SAN FRANCISCO--(BUSINESS WIRE)--U.S. District Judge William Alsup Friday handed another victory to a small business advocacy group, the American Small Business League (“ASBL”), holding that the Department of Defense and the Department of Justice didn’t comply with his previous orders requiring them to disclose their ratings of major defense contractors and the Justice Department’s communications with defense contractors’ lawyers.
Judge Alsup’s ruling is the latest in a long-running, David-versus-Goliath struggle between ASBL and the two federal agencies. The government has already had to pay ASBL $500,000 in attorney’s fees in the Freedom of Information Act (“FOIA”) case.
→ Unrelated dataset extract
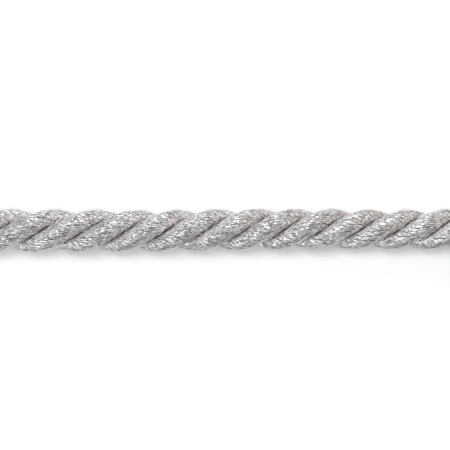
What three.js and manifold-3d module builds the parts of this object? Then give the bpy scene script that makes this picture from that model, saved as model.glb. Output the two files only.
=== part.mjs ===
// A cut length of three-strand twisted cord trim, lying straight on a flat surface.
// Millimetres: X runs along the cord from its middle, Z is up, and the cord rests on Z = 0.
import * as THREE from 'three';
import { mergeVertices } from 'three/addons/utils/BufferGeometryUtils.js';
import Module from 'manifold-3d';

// Driving sizes
const CORD_LENGTH = 120;
const CORD_DIAMETER = 9.5;
const STRAND_COUNT = 3;
const STRAND_WIDTH = 5.2; // of one strand where it is round, outside its pressed sides
const STRAND_GAP = 0.4; // between the pressed sides of neighbouring strands, across the cord
const FLAT_DEPTH = 0.3; // how far each strand is pressed flat where it rests on the surface

// How finely the round shapes are stepped
const ROUND_STEPS = 14;
const PRESSED_SIDE_STEPS = 4;
const STEPS_PER_TURN = 24;

// The cord is hand-laid uneven: one row for each section of it. crests counts the strands that have
// come over the cord's +Y edge, plump is the local share of the cord's diameter, and drift is how
// far the cord's middle line lies to the side.
const SECTIONS = [
  { along: -60.0, crests: -0.9, plump: 1.035, drift: -0.17 },
  { along: -51.0, crests: 0.0, plump: 1.035, drift: -0.17 },
  { along: -30.5, crests: 2.0, plump: 1.015, drift: -0.23 },
  { along: -11.5, crests: 4.0, plump: 1.005, drift: -0.22 },
  { along: 7.5, crests: 6.0, plump: 1.0, drift: 0.12 },
  { along: 25.5, crests: 8.0, plump: 0.975, drift: 0.2 },
  { along: 43.5, crests: 10.0, plump: 0.955, drift: 0.1 },
  { along: 60.0, crests: 11.83, plump: 0.985, drift: 0.24 },
];

const SILVER_YARN = { color: 0xb4b1b1, roughness: 0.45, metalness: 0.55 };

// A smooth curve through one column of the sections, as a function of the place along the cord
function smoothColumn(column) {
  const places = SECTIONS.map((row) => row.along);
  const values = SECTIONS.map((row) => row[column]);
  const curve = new THREE.CubicInterpolant(places, values, 1, [0]);
  return (along) => curve.evaluate(along)[0];
}

const crestsAt = smoothColumn('crests');
const plumpAt = smoothColumn('plump');
const driftAt = smoothColumn('drift');

// The outline of one strand across the cord: round where it bulges out, and pressed flat along the
// two sides that lie against its neighbours. x is out from the cord's middle line, y is round it.
function strandOutline() {
  const halfShare = Math.PI / STRAND_COUNT;
  const radius = STRAND_WIDTH / 2;
  const middle = CORD_DIAMETER / 2 - radius;
  const toSide = middle * Math.sin(halfShare) - STRAND_GAP / 2;
  const meeting = halfShare + Math.asin(toSide / radius); // where the round part meets a side
  const inner = new THREE.Vector2(STRAND_GAP / 2 / Math.sin(halfShare), 0);
  const outer = new THREE.Vector2(middle + radius * Math.cos(meeting), radius * Math.sin(meeting));
  const onSide = (step) => inner.clone().lerp(outer, step / PRESSED_SIDE_STEPS);
  const outline = new THREE.Shape();
  outline.moveTo(inner.x, inner.y);
  for (let step = 1; step < PRESSED_SIDE_STEPS; step++) {
    outline.lineTo(onSide(step).x, -onSide(step).y);
  }
  outline.absarc(middle, 0, radius, -meeting, meeting);
  for (let step = PRESSED_SIDE_STEPS - 1; step > 0; step--) {
    outline.lineTo(onSide(step).x, onSide(step).y);
  }
  return outline;
}

// One strand, first straight and then laid round the cord's middle line. The lay is left-handed:
// seen from above, the strands climb towards +Y as they run along +X.
function laidStrand(strand) {
  const turns = (crestsAt(CORD_LENGTH / 2) - crestsAt(-CORD_LENGTH / 2)) / STRAND_COUNT;
  const geometry = new THREE.ExtrudeGeometry(strandOutline(), {
    depth: CORD_LENGTH,
    steps: Math.round(turns * STEPS_PER_TURN),
    bevelEnabled: false,
    curveSegments: ROUND_STEPS / 2,
  });
  const points = geometry.getAttribute('position');
  for (let i = 0; i < points.count; i++) {
    const along = points.getZ(i) - CORD_LENGTH / 2;
    const plump = plumpAt(along);
    const outward = points.getX(i) * plump;
    const round = points.getY(i) * plump;
    const angle = (2 * Math.PI * (strand - crestsAt(along))) / STRAND_COUNT;
    const middleHeight = (CORD_DIAMETER / 2) * plump - FLAT_DEPTH;
    points.setXYZ(
      i,
      along,
      driftAt(along) + outward * Math.cos(angle) - round * Math.sin(angle),
      middleHeight + outward * Math.sin(angle) + round * Math.cos(angle),
    );
  }
  return geometry;
}

const wasm = await Module();
wasm.setup();

function toSolid(geometry) {
  geometry.deleteAttribute('normal');
  geometry.deleteAttribute('uv');
  const merged = mergeVertices(geometry, 1e-4);
  return new wasm.Manifold(
    new wasm.Mesh({
      numProp: 3,
      vertProperties: new Float32Array(merged.getAttribute('position').array),
      triVerts: new Uint32Array(merged.getIndex().array),
    }),
  );
}

function toGeometry(solid) {
  const mesh = solid.getMesh();
  const geometry = new THREE.BufferGeometry();
  geometry.setAttribute('position', new THREE.BufferAttribute(mesh.vertProperties, 3));
  geometry.setIndex(new THREE.BufferAttribute(mesh.triVerts, 1));
  geometry.computeVertexNormals();
  return geometry;
}

// What the surface presses away: everything below Z = 0
function belowSurface() {
  const spare = CORD_DIAMETER;
  const block = new THREE.BoxGeometry(CORD_LENGTH + 2 * spare, 2 * spare, spare);
  block.translate(0, 0, -spare / 2);
  return toSolid(block);
}

const cord = new THREE.Group();
const pressedAway = belowSurface();
for (let strand = 0; strand < STRAND_COUNT; strand++) {
  const geometry = toGeometry(toSolid(laidStrand(strand)).subtract(pressedAway));
  const mesh = new THREE.Mesh(geometry, new THREE.MeshStandardMaterial(SILVER_YARN));
  mesh.name = `strand_${strand + 1}`;
  cord.add(mesh);
}

export default cord;
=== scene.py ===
import math

import bmesh
import bpy
import numpy as np
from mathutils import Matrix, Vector


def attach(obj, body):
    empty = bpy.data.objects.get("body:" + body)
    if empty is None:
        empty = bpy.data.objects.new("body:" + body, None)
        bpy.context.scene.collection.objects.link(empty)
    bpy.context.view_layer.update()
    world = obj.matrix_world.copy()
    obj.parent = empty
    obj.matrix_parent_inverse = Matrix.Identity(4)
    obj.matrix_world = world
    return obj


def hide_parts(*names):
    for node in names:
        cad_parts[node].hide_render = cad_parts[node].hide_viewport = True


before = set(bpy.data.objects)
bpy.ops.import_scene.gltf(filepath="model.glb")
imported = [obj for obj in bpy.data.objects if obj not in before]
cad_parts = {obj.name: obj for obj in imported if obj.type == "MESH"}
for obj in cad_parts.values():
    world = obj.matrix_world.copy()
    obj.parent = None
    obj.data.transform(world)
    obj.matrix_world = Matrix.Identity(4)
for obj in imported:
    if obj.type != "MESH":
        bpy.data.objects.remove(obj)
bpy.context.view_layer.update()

# The camera looks straight down on the cord, as the photograph does: the cord runs across the
# whole picture, a little below its middle, and both cut ends are just out of the picture.
PHOTO_SIDE_PX = 450
CORD_AXIS_PX = 229.7  # the row of the picture that the cord's middle line is on
CORD_DIAMETER = 0.0095
CORD_DIAMETER_PX = 40.0
METRES_PER_PX = CORD_DIAMETER / CORD_DIAMETER_PX
LENS_MM = 100.0
SENSOR_MM = 36.0

camera_data = bpy.data.cameras.new("camera")
camera_data.lens = LENS_MM
camera_data.sensor_width = SENSOR_MM
camera = bpy.data.objects.new("camera", camera_data)
bpy.context.scene.collection.objects.link(camera)
bpy.context.scene.camera = camera
camera_distance = PHOTO_SIDE_PX * METRES_PER_PX * LENS_MM / SENSOR_MM
camera.location = (
    0.0,
    (CORD_AXIS_PX - PHOTO_SIDE_PX / 2) * METRES_PER_PX,
    CORD_DIAMETER / 2 + camera_distance,
)

# The lay of the cord: three strands laid together by hand, so it swells, thins and wanders a
# little. The rows give, for each section, how many strands have come over its +Y edge, its share of
# the full thickness and its drift to the side. It rests on the table, pressed a little flat there.
CORD_LENGTH = 0.120
STRANDS = 3
FLAT_DEPTH = 0.0003
SECTIONS = [
    {"along": -0.0600, "crests": -0.90, "plump": 1.035, "drift": -0.00017},
    {"along": -0.0510, "crests": 0.00, "plump": 1.035, "drift": -0.00017},
    {"along": -0.0305, "crests": 2.00, "plump": 1.015, "drift": -0.00023},
    {"along": -0.0115, "crests": 4.00, "plump": 1.005, "drift": -0.00022},
    {"along": 0.0075, "crests": 6.00, "plump": 1.000, "drift": 0.00012},
    {"along": 0.0255, "crests": 8.00, "plump": 0.975, "drift": 0.00020},
    {"along": 0.0435, "crests": 10.00, "plump": 0.955, "drift": 0.00010},
    {"along": 0.0600, "crests": 11.83, "plump": 0.985, "drift": 0.00024},
]


def smooth_column(column):
    """A smooth curve through one column of the sections, as a function of the place along the cord."""
    places = np.array([row["along"] for row in SECTIONS])
    values = np.array([row[column] for row in SECTIONS])
    slopes = np.diff(values) / np.diff(places)
    leans = np.concatenate([slopes[:1], (slopes[1:] + slopes[:-1]) / 2, slopes[-1:]])

    def at(along):
        i = np.clip(np.searchsorted(places, along) - 1, 0, len(places) - 2)
        span = places[i + 1] - places[i]
        t = (along - places[i]) / span
        from_start = (2 * t**3 - 3 * t**2 + 1) * values[i] + (t**3 - 2 * t**2 + t) * span * leans[i]
        from_end = (3 * t**2 - 2 * t**3) * values[i + 1] + (t**3 - t**2) * span * leans[i + 1]
        return from_start + from_end

    return at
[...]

The latest, June 5 ruling held that even after an earlier ruling last November, the government was withholding too much information from its “compliance reviews” of defense contractors Lockheed Martin and Sikorsky. The Pentagon is required to monitor defense contractors’ compliance with subcontracting goals as part of a mandated government-wide effort to provide at least 23 percent of the total value of all prime contracts to small and minority-owned businesses. In the past, the government has disclosed to the public positive reviews of the defense contractors but tried to hide negative reviews, claiming they are confidential.
Lloyd Chapman, ASBL’s president, hailed the latest ruling, saying, “Small businesses, especially women- and minority-owned small businesses, are being shortchanged out of billions of dollars a year. It’s important to shine a light on whether small businesses are getting a fair share of the defense budget, and this ruling will help us do that.”
Karl Olson, ASBL’s lawyer, noted that the latest ruling also ordered the Justice Department to disclose its communications with lawyers for Sikorsky in a prior case, and that Judge Alsup had warned the government that it’s not a wholly-owned subsidiary of the defense contractors, but rather “a wholly-owned subsidiary of the American people.” Olson said the documents Alsup ordered released “will likely show a too-cozy relationship between Justice Department lawyers and the major defense contractors they are supposed to regulate.”
The government has already had to pay a combined $975,000 to ASBL in the latest case and a prior one, and ASBL is going to seek fees after the latest ruling, likely bringing the tab for the government’s unsuccessful attempts to withhold documents to over $1 million.